How the accident unfolded
Archival coverage reproduced on the Hoff Memorial site details how a large slab of ice broke away from Echo Face near Cathedral Rock and crushed Peterson as a volunteer climber moved above him. Reporters at the time estimated the ice floe weighed "in the neighborhood of several thousand pounds." Team members reportedly had to hike nearly two hours to reach help at the Mount Charleston Lodge, and bad weather then delayed recovery efforts until conditions improved. The same accounts note that Peterson received a funeral with full police honors and that colleagues later scattered his ashes over the mountain he loved.
Search-and-rescue risks and later losses
Metro's Search and Rescue work has remained dangerous. Another member of the unit, Officer David Vanbuskirk, died during a hoist rescue in 2013, as reported by VegasInc. National mountain-rescue guidance, including notes from the Mountain Rescue Association, highlights falling ice and decaying ice structures as common and often unpredictable hazards on routes like Echo Face, which makes both real rescues and training operations precarious. Readers can find that guidance from the Mountain Rescue Association on Alpine Rescue. The technical dangers, from icefall to unstable anchors, are a big part of why agencies emphasize conservative conditions for field exercises.
Remembering Peterson
The Facebook remembrance is the latest public nod to Peterson's sacrifice and to the department's effort to keep fallen officers in view. Local memorial pages note his years of service, record that he had celebrated his 40th birthday one day before the accident, and state that his wife Lesa survived him.
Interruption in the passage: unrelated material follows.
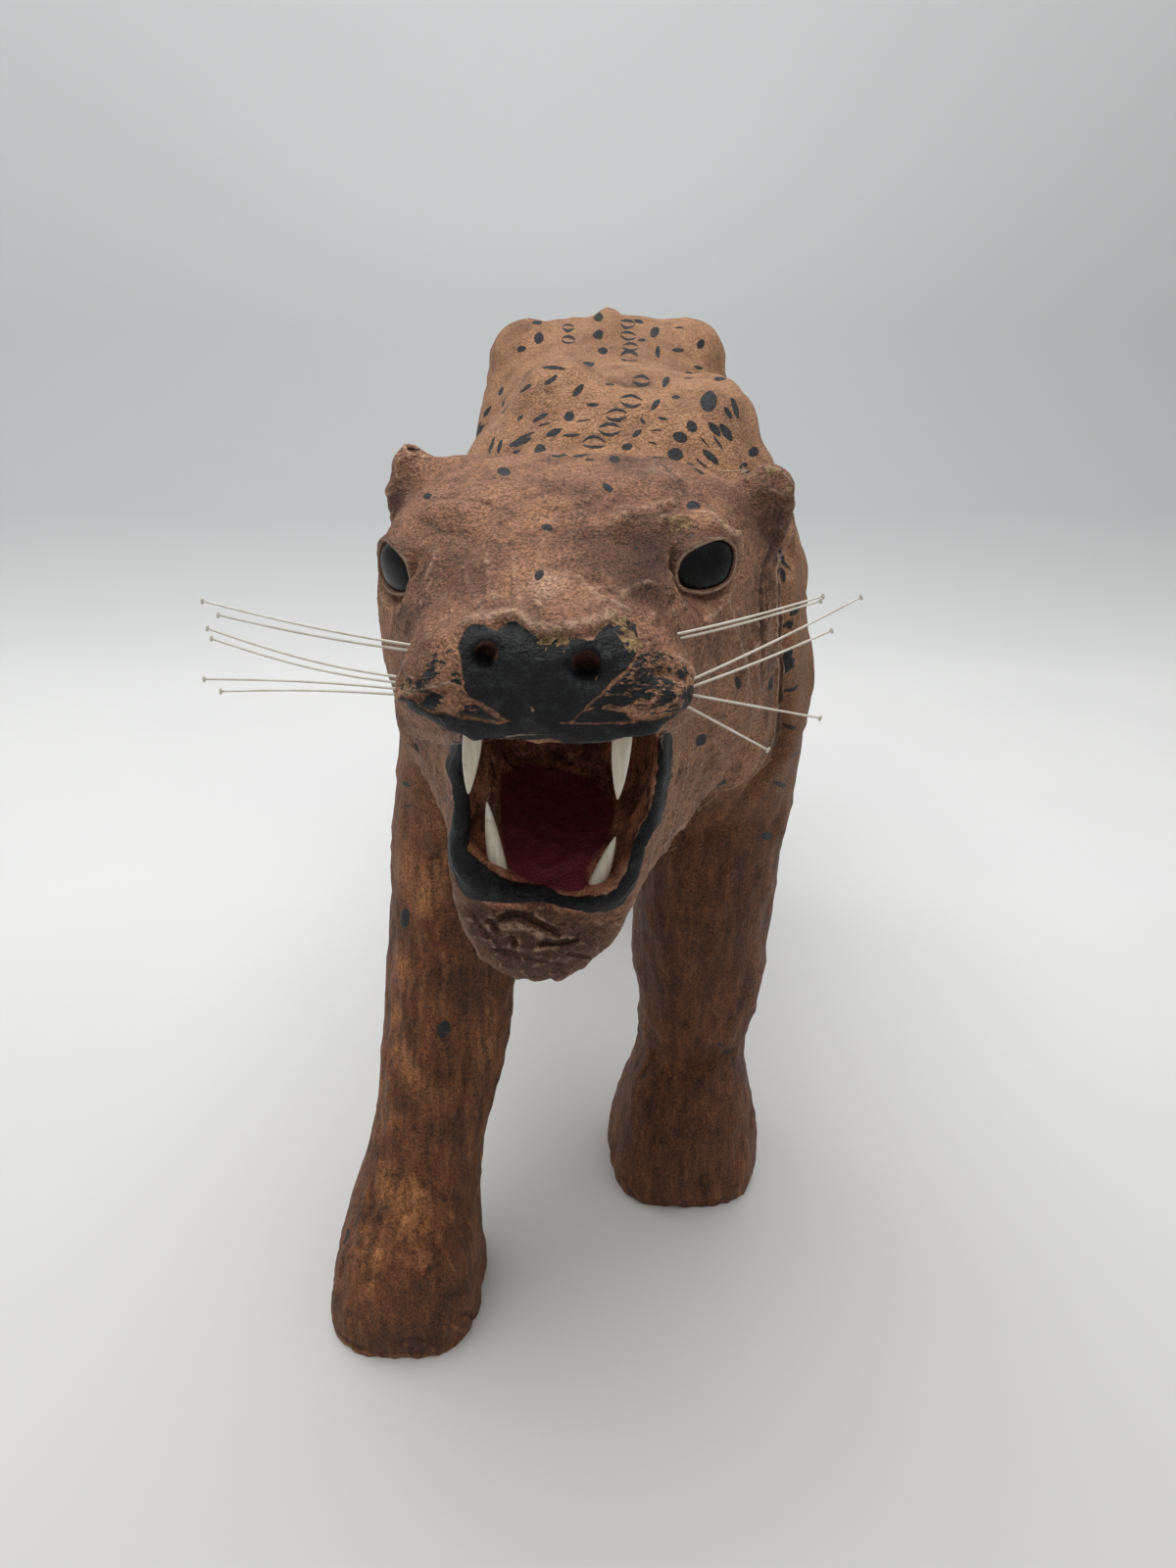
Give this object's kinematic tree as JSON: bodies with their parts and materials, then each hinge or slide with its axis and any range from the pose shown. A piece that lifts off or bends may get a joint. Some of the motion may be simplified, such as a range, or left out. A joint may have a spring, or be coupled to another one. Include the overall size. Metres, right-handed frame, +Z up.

Those details appear in listings maintained by LEAF Charity. Colleagues and community members continue to mark his memory on anniversaries and at his plaque in Police Memorial Park.
Why the post matters
By posting the remembrance on March 24, 2026, the department marked the 28th anniversary of Peterson's end of watch and briefly refocused attention on the hazards that search-and-rescue teams accept in order to train and serve. The department's notice is available on Facebook.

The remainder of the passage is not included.